**WRITTEN EXERCISE**
Look through the listing and locate every line containing the word "materials"; copy those lines.

**DATA FOR PROCESSING**
------------------------------------------------------------
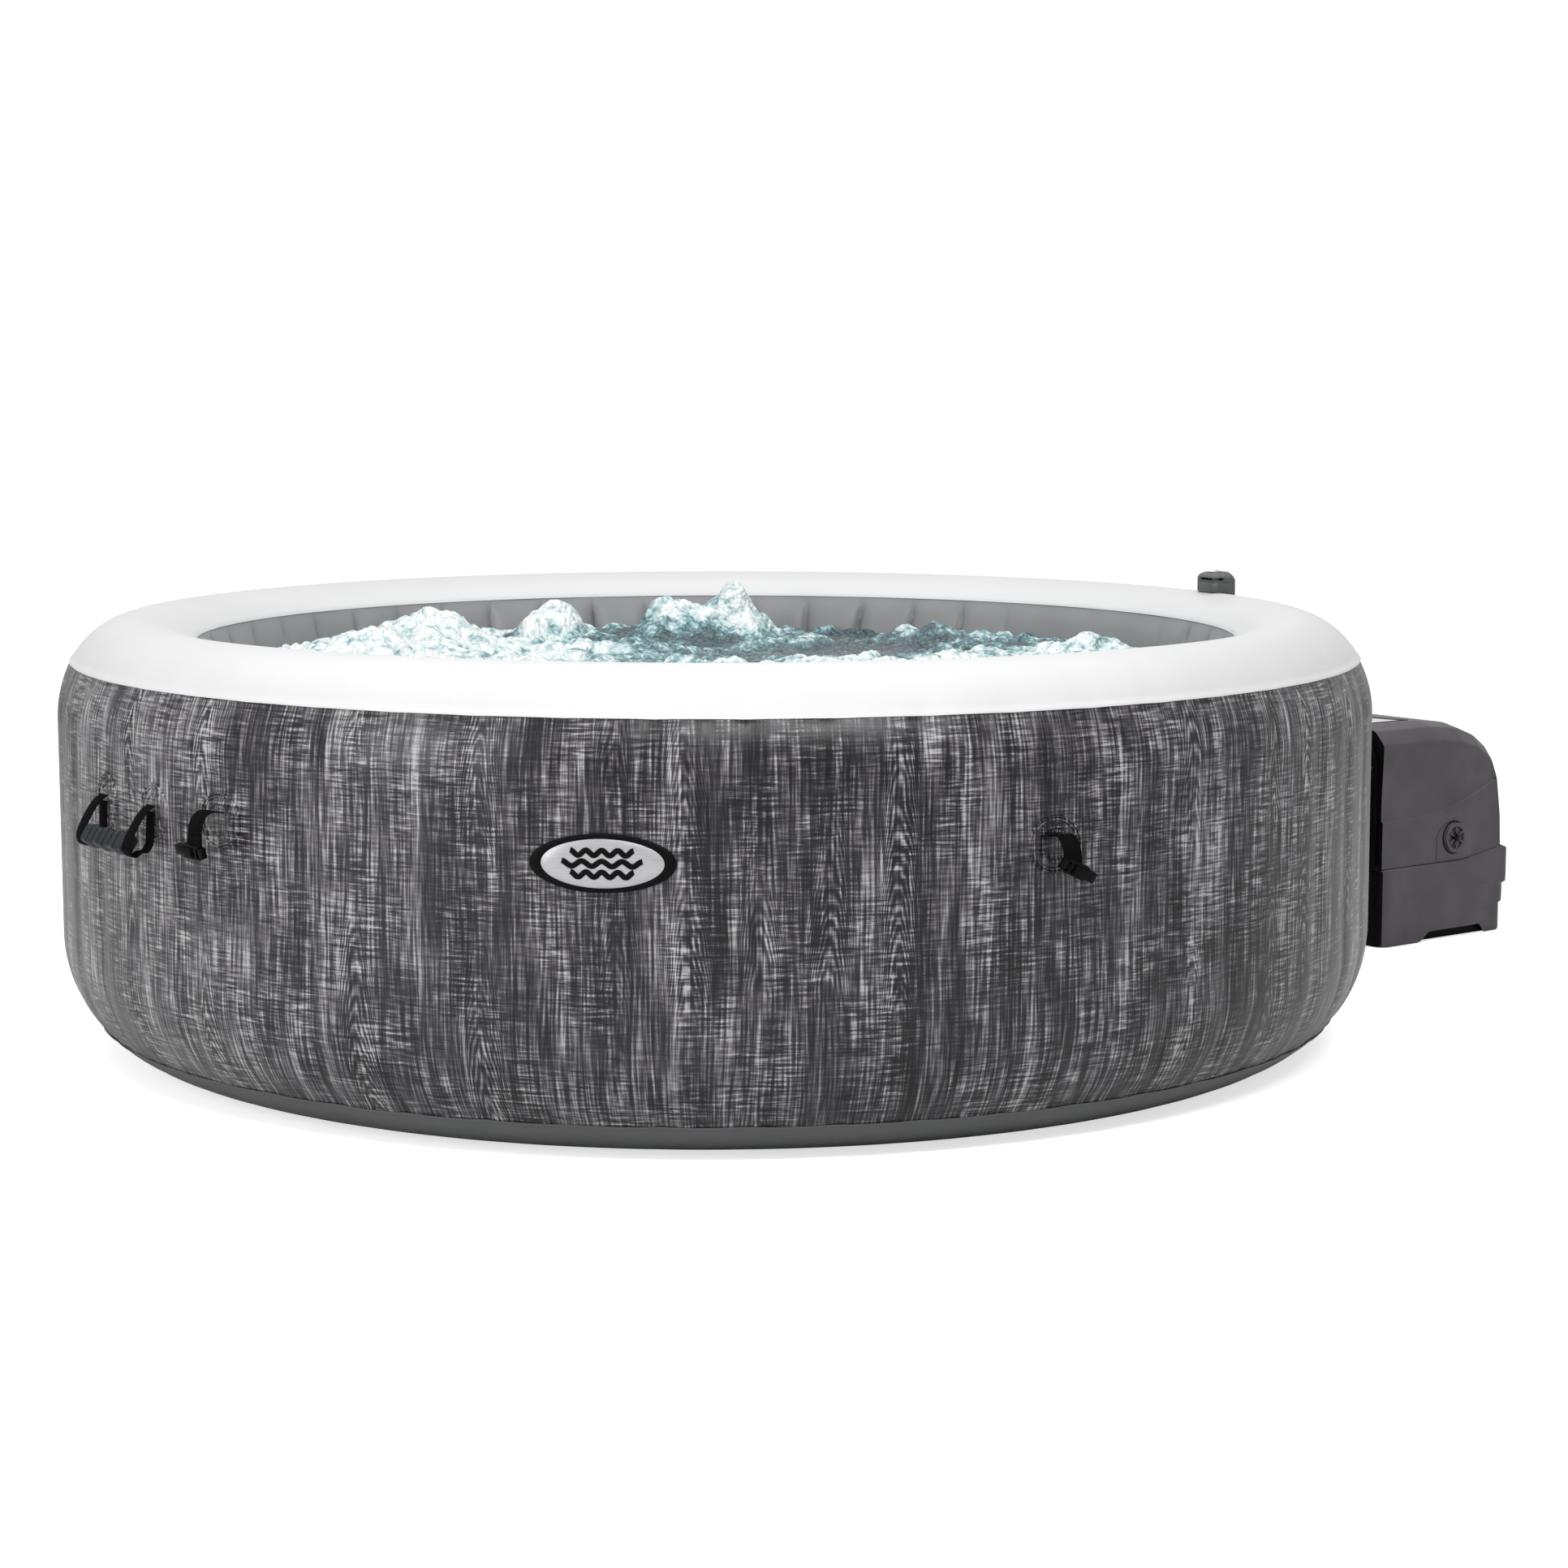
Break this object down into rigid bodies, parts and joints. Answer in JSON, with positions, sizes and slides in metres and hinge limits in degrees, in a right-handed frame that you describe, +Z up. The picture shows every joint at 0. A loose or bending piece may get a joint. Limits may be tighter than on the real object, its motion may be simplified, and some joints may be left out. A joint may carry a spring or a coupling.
{
  "type": "inflatable hot tub",
  "caption": "Round inflatable hot tub with an air-beam wall, cover straps, carry handle and rim control dock, hose-connected to a floor-standing pump and heater unit.",
  "frame": {"origin": "on the tub's vertical axis at floor level, on the underside of the tub", "axes": "+Z up; +X from the tub's axis towards the pump unit; the carry handle is on the -X side"},
  "size_m": [2.9282, 2.1995, 0.7382],
  "materials": {
    "wood_print_pvc": "satin printed vinyl laminate",
    "white_pvc": "satin vinyl laminate",
    "grey_pvc": "satin vinyl laminate",
    "black_webbing": "woven polypropylene webbing",
    "black_plastic": "moulded satin plastic",
    "slate_plastic": "moulded satin plastic",
    "badge_silver": "silver grey moulded plastic with a black rim",
    "charcoal_plastic": "fine textured moulded plastic",
    "label_grey": "satin",
    "fitting_plastic": "moulded satin plastic",
    "hose_pvc": "ribbed flexible vinyl",
    "stainless_steel": "brushed",
    "motor_enamel": "satin enamel",
    "circuit_board": "solder mask",
    "filter_paper": "pleated filter paper",
    "display_glass": "polished window",
    "button_rubber": "matt"
  },
  "bodies": {
    "tub": {"outer_wall": "wood_print_pvc", "top_ring": "white_pvc", "inner_wall": "grey_pvc", "bottom_band": "grey_pvc", "bottom_sheet": "grey_pvc", "basin_floor": "grey_pvc", "bubble_ring": "grey_pvc", "internal_beams": "white_pvc", "badge": "badge_silver", "air_valve": "fitting_plastic", "drain_valve": "fitting_plastic", "filter_housing": "fitting_plastic", "filter_cartridge": "filter_paper", "pump_base": "charcoal_plastic", "pump_hood": "charcoal_plastic", "back_plate": "black_plastic", "access_panel": "charcoal_plastic", "label_panel": "label_grey", "cable_gland": "black_plastic", "circulation_pump": "motor_enamel", "heater_tube": "stainless_steel", "air_blower": "charcoal_plastic", "control_board": "circuit_board", "dock_base": "charcoal_plastic", "inlet_fitting": "fitting_plastic", "inlet_hose": "hose_pvc", "outlet_fitting": "fitting_plastic", "outlet_hose": "hose_pvc", "air_fitting": "fitting_plastic", "air_hose": "hose_pvc"},
    "carry_handle": {"handle_webbing": "black_webbing", "handle_grip": "slate_plastic"},
    "cover_strap_1": {"strap_1": "black_webbing", "buckle_1": "black_plastic"},
    "cover_strap_2": {"strap_2": "black_webbing", "buckle_2": "black_plastic"},
    "cover_strap_3": {"strap_3": "black_webbing", "buckle_3": "black_plastic"},
    "cover_strap_4": {"strap_4": "black_webbing", "buckle_4": "black_plastic"},
    "cover_strap_5": {"strap_5": "black_webbing", "buckle_5": "black_plastic"},
    "air_valve_cap": {"air_valve_cap": "black_plastic"},
    "drain_valve_cap": {"drain_valve_cap": "black_plastic"},
    "inlet_tub_nut": {"inlet_tub_nut": "black_plastic"},
    "inlet_pump_nut": {"inlet_pump_nut": "black_plastic"},
    "outlet_tub_nut": {"outlet_tub_nut": "black_plastic"},
    "outlet_pump_nut": {"outlet_pump_nut": "black_plastic"},
    "air_tub_nut": {"air_tub_nut": "black_plastic"},
    "air_pump_nut": {"air_pump_nut": "black_plastic"},
    "filter_cap": {"filter_cap": "black_plastic"},
    "service_cap": {"service_cap": "charcoal_plastic"},
    "impeller": {"impeller": "fitting_plastic"},
    "blower_fan": {"blower_fan": "fitting_plastic"},
    "control_panel": {"control_panel": "charcoal_plastic", "display_window": "display_glass"},
    "button_1": {"button_1": "button_rubber"},
    "button_2": {"button_2": "button_rubber"},
    "button_3": {"button_3": "button_rubber"},
    "button_4": {"button_4": "button_rubber"}
  },
  "joints": [
    {"name": "handle_swing", "type": "hinge", "parent": "tub", "child": "carry_handle", "pos_m": [-1.07934, 0.01884, 0.468], "axis": [0.0175, 0.9998, 0], "range_deg": [0, 100]},
    {"name": "strap_1_swing", "type": "hinge", "parent": "tub", "child": "cover_strap_1", "pos_m": [-1.06099, -0.21972, 0.474], "axis": [-0.2028, 0.9792, 0], "range_deg": [0, 75]},
    {"name": "strap_2_swing", "type": "hinge", "parent": "tub", "child": "cover_strap_2", "pos_m": [-0.20488, -1.06395, 0.46], "axis": [-0.982, 0.1891, 0], "range_deg": [0, 75]},
    {"name": "strap_3_swing", "type": "hinge", "parent": "tub", "child": "cover_strap_3", "pos_m": [0.95667, -0.50867, 0.462], "axis": [-0.4695, -0.8829, 0], "range_deg": [0, 75]},
    {"name": "strap_4_swing", "type": "hinge", "parent": "tub", "child": "cover_strap_4", "pos_m": [0.79242, 0.73895, 0.462], "axis": [0.682, -0.7314, 0], "range_deg": [0, 75]},
    {"name": "strap_5_swing", "type": "hinge", "parent": "tub", "child": "cover_strap_5", "pos_m": [-0.45791, 0.98198, 0.462], "axis": [0.9063, 0.4226, 0], "range_deg": [0, 75]},
    {"name": "air_valve_cap_turn", "type": "hinge", "parent": "tub", "child": "air_valve_cap", "pos_m": [1.00229, -0.40495, 0.2], "axis": [0.9272, -0.3746, 0], "continuous": true},
    {"name": "drain_valve_cap_turn", "type": "hinge", "parent": "tub", "child": "drain_valve_cap", "pos_m": [1.00229, 0.40495, 0.21], "axis": [0.9272, 0.3746, 0], "continuous": true},
    {"name": "inlet_tub_nut_turn", "type": "hinge", "parent": "tub", "child": "inlet_tub_nut", "pos_m": [1.12, -0.115, 0.235], "axis": [1, 0, 0], "continuous": true},
    {"name": "inlet_pump_nut_turn", "type": "hinge", "parent": "tub", "child": "inlet_pump_nut", "pos_m": [1.394, -0.1, 0.205], "axis": [1, 0, 0], "continuous": true},
    {"name": "outlet_tub_nut_turn", "type": "hinge", "parent": "tub", "child": "outlet_tub_nut", "pos_m": [1.12, 0.115, 0.235], "axis": [1, 0, 0], "continuous": true},
    {"name": "outlet_pump_nut_turn", "type": "hinge", "parent": "tub", "child": "outlet_pump_nut", "pos_m": [1.394, 0.1, 0.205], "axis": [1, 0, 0], "continuous": true},
    {"name": "air_tub_nut_turn", "type": "hinge", "parent": "tub", "child": "air_tub_nut", "pos_m": [1.12, 0, 0.36], "axis": [1, 0, 0], "continuous": true},
    {"name": "air_pump_nut_turn", "type": "hinge", "parent": "tub", "child": "air_pump_nut", "pos_m": [1.394, 0, 0.32], "axis": [1, 0, 0], "continuous": true},
    {"name": "filter_cap_turn", "type": "hinge", "parent": "tub", "child": "filter_cap", "pos_m": [0.74658, -0.115, 0.35], "axis": [0, 0, 1], "continuous": true},
    {"name": "service_cap_turn", "type": "hinge", "parent": "tub", "child": "service_cap", "pos_m": [1.632, -0.19, 0.196], "axis": [0, -1, 0], "continuous": true},
    {"name": "impeller_spin", "type": "hinge", "parent": "tub", "child": "impeller", "pos_m": [1.515, 0.06, 0.1], "axis": [0, -1, 0], "continuous": true},
    {"name": "blower_fan_spin", "type": "hinge", "parent": "tub", "child": "blower_fan", "pos_m": [1.56, 0, 0.22], "axis": [0, 0, 1], "continuous": true},
    {"name": "control_panel_lift", "type": "slide", "parent": "tub", "child": "control_panel", "axis": [0, 0, 1], "range_m": [0, 0.06]},
    {"name": "button_1_press", "type": "slide", "parent": "control_panel", "child": "button_1", "axis": [0, 0, -1], "range_m": [0, 0.0008], "stiffness_N_per_m": 500},
    {"name": "button_2_press", "type": "slide", "parent": "control_panel", "child": "button_2", "axis": [0, 0, -1], "range_m": [0, 0.0008], "stiffness_N_per_m": 500},
    {"name": "button_3_press", "type": "slide", "parent": "control_panel", "child": "button_3", "axis": [0, 0, -1], "range_m": [0, 0.0008], "stiffness_N_per_m": 500},
    {"name": "button_4_press", "type": "slide", "parent": "control_panel", "child": "button_4", "axis": [0, 0, -1], "range_m": [0, 0.0008], "stiffness_N_per_m": 500}
  ]
}
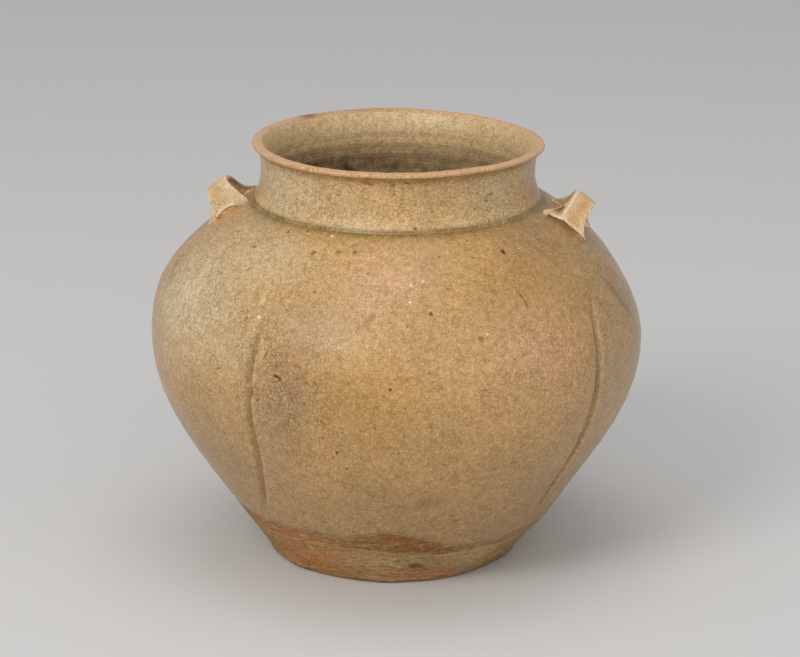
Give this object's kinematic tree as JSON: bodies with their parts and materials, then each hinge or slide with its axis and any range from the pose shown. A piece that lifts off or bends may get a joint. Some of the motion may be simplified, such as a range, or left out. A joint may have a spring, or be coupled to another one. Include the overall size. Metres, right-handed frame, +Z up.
------------------------------------------------------------
**RESPONSE**
  "materials": {
Give this object's kinematic tree as JSON: bodies with their parts and materials, then each hinge or slide with its axis and any range from the pose shown. A piece that lifts off or bends may get a joint. Some of the motion may be simplified, such as a range, or left out. A joint may have a spring, or be coupled to another one. Include the overall size. Metres, right-handed frame, +Z up.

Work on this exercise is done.